Another example of strategizing is Alexandra Miroslav herself. In her second run, she beat her own world record of 6:06, having nothing to lose since she had already locked in a good, safe run in her first attempt. This strategy is often observed among climbers when personal or world records are broken: after securing a solid first run, often with a safe time to avoid mistakes, the second run becomes the opportunity to take risks.
In the quarterfinals, Alexandra Miroslav clocked a safe and solid time of 6:35, a run that set the stage for her subsequent success. Compared to her world record run, this one was more about ensuring safety. Given Alexandra Miroslav's general dominance in speed climbing at the moment, she can afford a "solid, safe" performance (still incredibly fast!) compared to other speed climbers who often have to risk everything in the final rounds – and hence increase the risk to potentially fall – to proceed.

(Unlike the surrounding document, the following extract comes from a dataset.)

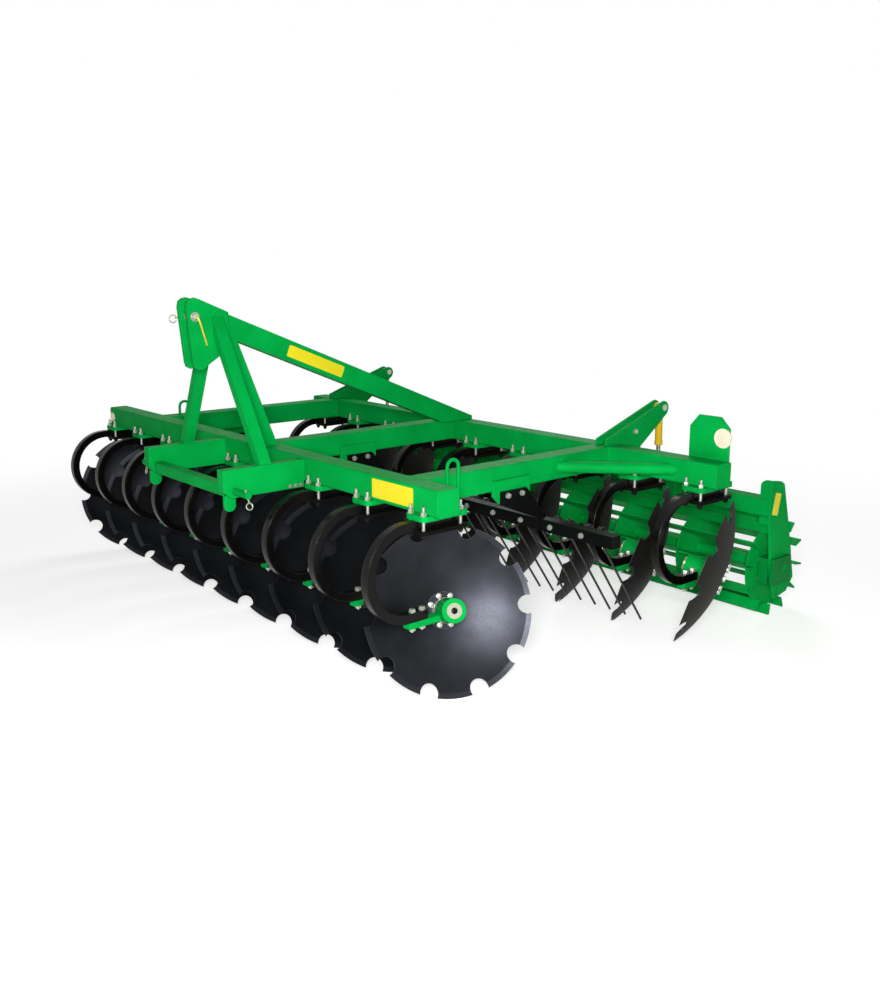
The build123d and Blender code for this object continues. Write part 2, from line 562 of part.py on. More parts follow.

The Inter-Race Mental Reset
Between runs, climbers must quickly balance their activation levels. This can involve using techniques like breathing exercises to calm down or psyching themselves up to maintain peak performance. The ability to rapidly switch between relaxation and activation is crucial, as the mental and physical demands as well as the individually different demands can fluctuate rapidly.
The Unique Mental Challenges of Speed Climbing
Besides the general mental requirements shared with other sports, speed climbing presents its own set of challenges. The standardized route necessitates a high degree of precision and consistency. Climbers must combat the fear of falling or failing, which requires immense self-confidence and risk-taking ability. The repetitive nature of the route demands a robust mental routine to avoid distractions and maintain focus.
Visualization becomes a vital tool, allowing climbers to mentally rehearse the route vividly and frequently. Training under stressful, competitive situations helps climbers prepare for the pressure of real competitions, honing their ability to perform under duress.
To sum it up, speed climbing at the Olympic level is a profound test of mental strength. Athletes like Alexandra Miroslav demonstrate that success requires not just physical skill but also an exceptional mental game. From pre-race routines to strategic decision-making and the ability to manage pressure, the mental challenges of speed climbing are as formidable as the physical ones. Aspiring climbers can learn much from these elite athletes, understanding that in speed climbing, mastering the mind is just as crucial as mastering the climb.